**TASK**
Extract every line that contains the string "scene".

**RECORDS SHOWN**
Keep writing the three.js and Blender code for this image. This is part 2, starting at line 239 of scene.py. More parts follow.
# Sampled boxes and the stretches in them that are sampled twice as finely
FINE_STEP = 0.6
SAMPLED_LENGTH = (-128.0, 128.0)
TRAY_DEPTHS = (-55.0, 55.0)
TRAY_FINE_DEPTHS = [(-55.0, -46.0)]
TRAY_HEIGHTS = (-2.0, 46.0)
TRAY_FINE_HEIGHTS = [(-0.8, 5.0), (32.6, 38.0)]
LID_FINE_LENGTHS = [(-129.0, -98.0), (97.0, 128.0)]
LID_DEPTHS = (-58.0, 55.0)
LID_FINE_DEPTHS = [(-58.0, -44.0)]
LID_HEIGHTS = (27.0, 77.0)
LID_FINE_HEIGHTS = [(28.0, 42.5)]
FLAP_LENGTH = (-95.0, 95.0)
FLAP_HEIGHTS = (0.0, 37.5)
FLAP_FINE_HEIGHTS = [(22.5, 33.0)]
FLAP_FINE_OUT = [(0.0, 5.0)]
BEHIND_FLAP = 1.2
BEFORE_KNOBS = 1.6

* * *

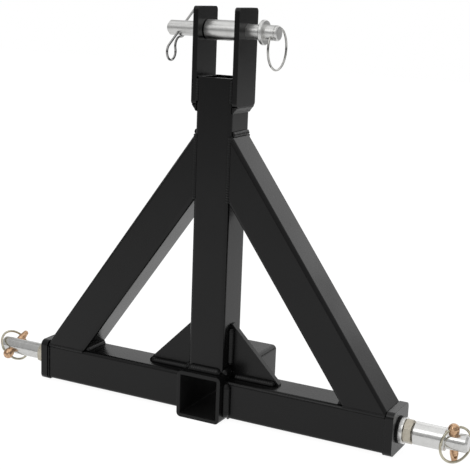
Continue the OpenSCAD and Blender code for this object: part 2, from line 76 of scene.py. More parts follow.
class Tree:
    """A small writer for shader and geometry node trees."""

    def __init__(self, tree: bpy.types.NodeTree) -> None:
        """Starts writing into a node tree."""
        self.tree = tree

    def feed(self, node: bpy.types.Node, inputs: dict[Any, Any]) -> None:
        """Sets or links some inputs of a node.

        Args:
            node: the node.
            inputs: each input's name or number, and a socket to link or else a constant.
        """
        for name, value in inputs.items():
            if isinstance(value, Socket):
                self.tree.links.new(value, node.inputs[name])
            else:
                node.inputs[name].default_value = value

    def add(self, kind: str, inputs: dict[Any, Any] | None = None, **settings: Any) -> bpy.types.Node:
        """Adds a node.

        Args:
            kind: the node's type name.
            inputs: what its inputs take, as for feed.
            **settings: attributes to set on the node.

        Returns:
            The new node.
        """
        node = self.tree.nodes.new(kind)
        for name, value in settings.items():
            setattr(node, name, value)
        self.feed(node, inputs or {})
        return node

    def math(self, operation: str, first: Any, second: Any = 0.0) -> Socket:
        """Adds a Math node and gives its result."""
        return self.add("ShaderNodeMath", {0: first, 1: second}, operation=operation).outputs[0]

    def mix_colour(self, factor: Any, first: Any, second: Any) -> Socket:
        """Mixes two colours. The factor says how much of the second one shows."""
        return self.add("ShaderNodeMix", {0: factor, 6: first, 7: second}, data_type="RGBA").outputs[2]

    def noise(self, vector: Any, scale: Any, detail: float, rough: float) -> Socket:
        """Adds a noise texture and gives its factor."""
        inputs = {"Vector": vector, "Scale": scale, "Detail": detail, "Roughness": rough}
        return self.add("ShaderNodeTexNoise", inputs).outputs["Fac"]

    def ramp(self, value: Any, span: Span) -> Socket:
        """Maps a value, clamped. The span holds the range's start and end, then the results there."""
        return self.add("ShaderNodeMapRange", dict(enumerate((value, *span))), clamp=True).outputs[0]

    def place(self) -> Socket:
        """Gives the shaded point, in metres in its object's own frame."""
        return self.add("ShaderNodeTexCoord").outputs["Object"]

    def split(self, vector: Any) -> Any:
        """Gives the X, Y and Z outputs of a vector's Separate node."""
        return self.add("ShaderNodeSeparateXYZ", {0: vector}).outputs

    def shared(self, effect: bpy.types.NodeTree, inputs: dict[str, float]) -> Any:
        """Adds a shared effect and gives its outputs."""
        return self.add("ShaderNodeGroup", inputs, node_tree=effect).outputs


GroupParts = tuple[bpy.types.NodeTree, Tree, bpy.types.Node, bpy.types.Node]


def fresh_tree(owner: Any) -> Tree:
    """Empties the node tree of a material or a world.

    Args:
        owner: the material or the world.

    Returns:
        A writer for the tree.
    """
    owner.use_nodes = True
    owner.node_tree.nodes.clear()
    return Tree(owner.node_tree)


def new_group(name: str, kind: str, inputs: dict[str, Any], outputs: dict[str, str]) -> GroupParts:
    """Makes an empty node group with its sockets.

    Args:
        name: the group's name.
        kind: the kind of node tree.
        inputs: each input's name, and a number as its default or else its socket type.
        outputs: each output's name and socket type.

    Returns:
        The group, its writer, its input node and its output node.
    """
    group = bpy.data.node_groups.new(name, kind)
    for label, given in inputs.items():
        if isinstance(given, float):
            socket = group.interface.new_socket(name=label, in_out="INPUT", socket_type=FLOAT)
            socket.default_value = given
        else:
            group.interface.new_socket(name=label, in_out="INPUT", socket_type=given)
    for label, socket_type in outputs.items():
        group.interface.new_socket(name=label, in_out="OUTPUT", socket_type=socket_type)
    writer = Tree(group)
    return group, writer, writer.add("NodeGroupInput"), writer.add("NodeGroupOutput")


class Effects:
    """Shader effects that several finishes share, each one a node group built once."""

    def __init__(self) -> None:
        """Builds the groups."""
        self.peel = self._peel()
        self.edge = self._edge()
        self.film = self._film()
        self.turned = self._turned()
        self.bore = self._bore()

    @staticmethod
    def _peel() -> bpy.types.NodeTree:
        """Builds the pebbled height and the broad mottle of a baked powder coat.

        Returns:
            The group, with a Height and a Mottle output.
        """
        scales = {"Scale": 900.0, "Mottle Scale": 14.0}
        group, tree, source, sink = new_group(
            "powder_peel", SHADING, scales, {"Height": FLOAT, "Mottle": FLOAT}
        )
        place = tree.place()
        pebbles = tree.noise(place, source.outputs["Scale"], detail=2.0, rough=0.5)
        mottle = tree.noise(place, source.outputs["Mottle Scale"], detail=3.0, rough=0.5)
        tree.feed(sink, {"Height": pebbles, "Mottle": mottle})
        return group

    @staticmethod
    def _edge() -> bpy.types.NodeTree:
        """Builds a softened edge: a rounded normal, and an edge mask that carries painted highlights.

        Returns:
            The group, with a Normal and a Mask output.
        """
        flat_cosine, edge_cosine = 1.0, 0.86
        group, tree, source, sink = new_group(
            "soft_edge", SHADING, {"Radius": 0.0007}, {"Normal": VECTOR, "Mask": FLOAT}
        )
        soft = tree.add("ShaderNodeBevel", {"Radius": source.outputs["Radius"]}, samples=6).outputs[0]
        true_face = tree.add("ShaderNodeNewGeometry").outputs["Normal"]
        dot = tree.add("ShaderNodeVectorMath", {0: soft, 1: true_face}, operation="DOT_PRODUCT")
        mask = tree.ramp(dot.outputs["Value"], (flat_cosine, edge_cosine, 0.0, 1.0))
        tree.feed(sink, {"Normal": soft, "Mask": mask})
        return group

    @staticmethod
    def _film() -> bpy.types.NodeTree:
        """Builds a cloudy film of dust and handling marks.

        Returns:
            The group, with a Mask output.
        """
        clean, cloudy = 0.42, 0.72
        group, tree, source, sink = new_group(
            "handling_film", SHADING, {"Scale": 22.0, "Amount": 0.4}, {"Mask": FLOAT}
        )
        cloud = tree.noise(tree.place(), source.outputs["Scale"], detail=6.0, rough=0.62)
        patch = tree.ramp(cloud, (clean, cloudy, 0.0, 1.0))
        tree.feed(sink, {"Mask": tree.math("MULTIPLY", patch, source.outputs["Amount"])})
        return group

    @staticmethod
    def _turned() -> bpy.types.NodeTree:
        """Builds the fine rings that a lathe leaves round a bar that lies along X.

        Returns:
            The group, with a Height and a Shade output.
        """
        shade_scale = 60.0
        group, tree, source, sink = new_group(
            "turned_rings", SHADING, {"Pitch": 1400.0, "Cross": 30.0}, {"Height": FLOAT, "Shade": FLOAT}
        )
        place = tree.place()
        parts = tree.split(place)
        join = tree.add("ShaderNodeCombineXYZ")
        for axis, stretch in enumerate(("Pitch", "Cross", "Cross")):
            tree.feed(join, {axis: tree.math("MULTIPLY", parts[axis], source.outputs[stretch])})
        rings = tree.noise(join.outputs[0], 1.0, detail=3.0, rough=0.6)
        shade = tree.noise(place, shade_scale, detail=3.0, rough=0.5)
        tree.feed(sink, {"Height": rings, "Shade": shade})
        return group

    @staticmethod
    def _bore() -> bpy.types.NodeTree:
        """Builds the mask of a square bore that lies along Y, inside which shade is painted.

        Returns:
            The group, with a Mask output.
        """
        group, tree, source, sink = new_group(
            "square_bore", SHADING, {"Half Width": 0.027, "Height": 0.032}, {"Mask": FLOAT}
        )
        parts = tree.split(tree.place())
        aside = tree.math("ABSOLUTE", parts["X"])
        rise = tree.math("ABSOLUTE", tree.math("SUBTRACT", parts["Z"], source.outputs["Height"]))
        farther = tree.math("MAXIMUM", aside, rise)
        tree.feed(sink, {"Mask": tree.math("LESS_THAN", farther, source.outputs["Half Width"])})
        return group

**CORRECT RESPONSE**
Keep writing the three.js and Blender code for this image. This is part 2, starting at line 239 of scene.py. More parts follow.
Continue the OpenSCAD and Blender code for this object: part 2, from line 76 of scene.py. More parts follow.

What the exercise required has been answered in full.